Morgan’s character was perhaps a bit too much of a creep to be treated as humorously as he is, and the opening at the orphanage is basically just a setup for Luisa’s innocence, but that aside perhaps the only major thing that would’ve given me a better time with this is if had been a Pre-Code – it has hints of the kind of dialogue it might’ve had. But as it is, it tows a relatively fine line with Luisa’s innocence and the men surrounding her, which may have been harder to manage if the content restrictions had been looser.
Stats and stuff…
1935, USA
directed by William Wyler, written by Preston Sturges
starring Margaret Sullavan, Herbert Marshall, Frank Morgan, Reginald Owen, Eric Blore, Beulah Bondi, Alan Hale, Cesar Romero
I’m ranking all my Challenge films on Flickchart (as I do all the films I see), a movie-ranking website that asks you to choose your favorite between two movies until it builds a ranked list of your favorites.
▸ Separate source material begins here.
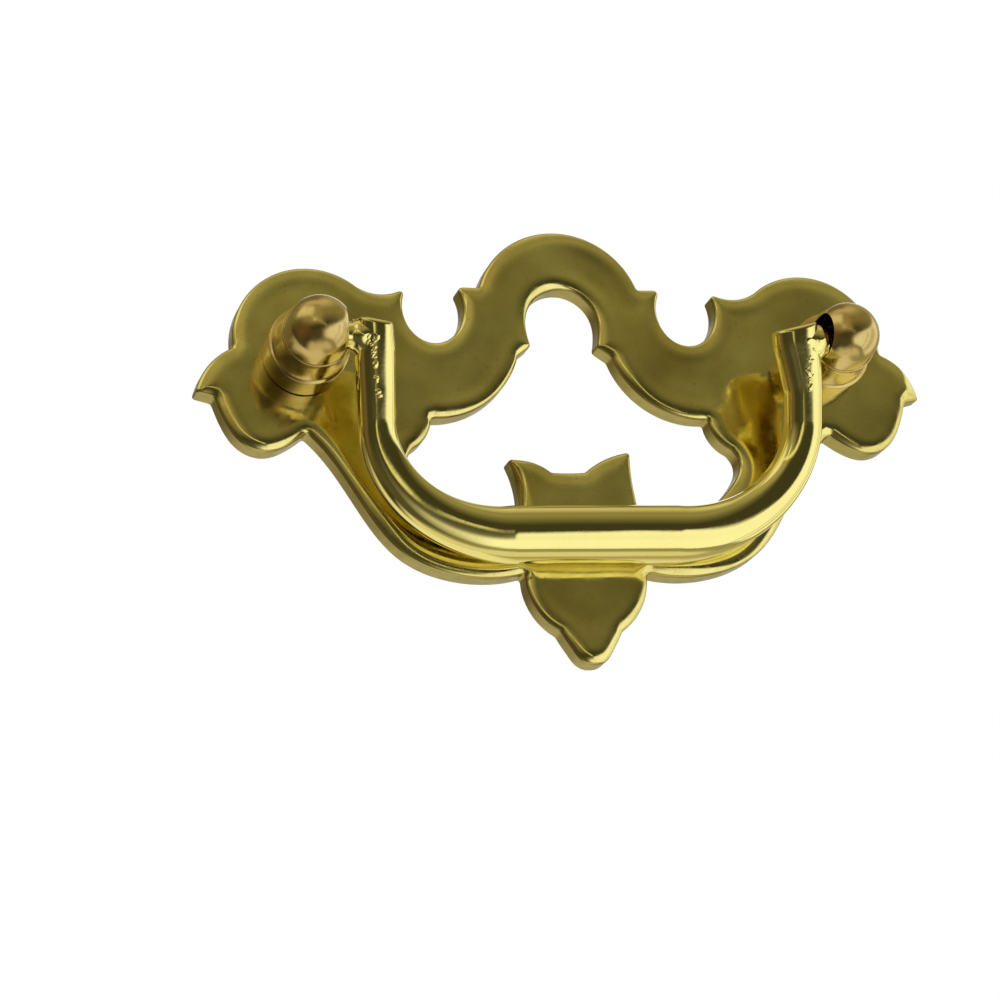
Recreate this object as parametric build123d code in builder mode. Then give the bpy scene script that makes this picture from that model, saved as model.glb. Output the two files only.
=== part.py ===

Just for fun, I will average out the rankings and keep a running tally of whose recommendations rank the highest. When you add a film to Flickchart, it pits it against films already on your chart to see where it should fall. Here’s how The Good Fairy entered my chart:
The Good Fairy beats Outrage
The Good Fairy beats Umberto D
The Good Fairy loses to Rooty Toot Toot
The Good Fairy beats Robin Hood (1922)
The Good Fairy loses to Born to Kill
The Good Fairy beats Little Children
The Good Fairy beats Rashomon
The Good Fairy beats Mr. Deeds Goes to Town
The Good Fairy beats The Elephant Man
The Good Fairy beats The Secret in Their Eyes
The Good Fairy loses to Shall We Dance (1937)
Final ranking #565 out of 3591 films on my chart (84th percentile)
It is now my #4 William Wyler film, my #1 Margaret Sullavan film, my #3 Herbert Marshall film, and my #6 film of 1935.
The Good Fairy was recommended by Matthew Price, a friend from Row Three and cohost of the fabulous Mamo! podcast.
A few quotes…
Dr. Schultz: If I let you go into the outside world, would you still do your good deed every day?
Dr. Schultz: You cannot be too careful in dealings with the male gender.
Boy at the movies: [Dad starts taking his family from theatre] This isn’t where we came in!
Dad at the movies: It’s where we go out just the same.
Joe: [trying to pick up girls outside theatre] Looking for a gentlemen?
Passing woman: Yeah, you know where I can find one?
The Waiter: I didn’t recognize you without your pants.
Dr. Metz: [drunk and about to attempt stairs] Unhand me, varlet, lest I cleave thee with a brisket. Alone, I will negotiate yon precipice.
Dr. Metz: Perfectly preposterous. They put steps just where you can’t see them in a spot where everybody’s bound to fall over them. What are they for, anyway? I just finished coming down a whole lot over there with the greatest difficult, and here we are faced with a whole lot more to go up. You know, I believe these blasted architects only do it just to complicate existence.
Konrad: Far from being a waiter, I am NOT a waiter.
Konrad: The air is full of revolution…and romance.
Konrad: I can use one honest lawyer, but don’t overdo it.
Luisa: You can’t take a beard like that in a black car, you’ll frighten the children.
Dr. Max Sporum: Never let it be said that a Sporum ever refused the request of a Ginglebusher.
Luisa: He’s got to keep his pencil sharpener!
The Waiter: The trouble with you is you’ve been thinking again!
Luisa: Don’t be silly. If you start off to be a good fairy, you can’t stop in the middle.
Luisa: Think of me kindly…almost as if…I loved you.
Max: You are the good fairy. You flew into my life and changed everything.
Luisa: No, you’re the good fairy who changed my life.
The Waiter: No, no, no, as a matter of fact I’m entirely responsible…
Konrad: If you say it was you, I’ll punch you right in the eye! If there’s any good fairy around here, it’s me!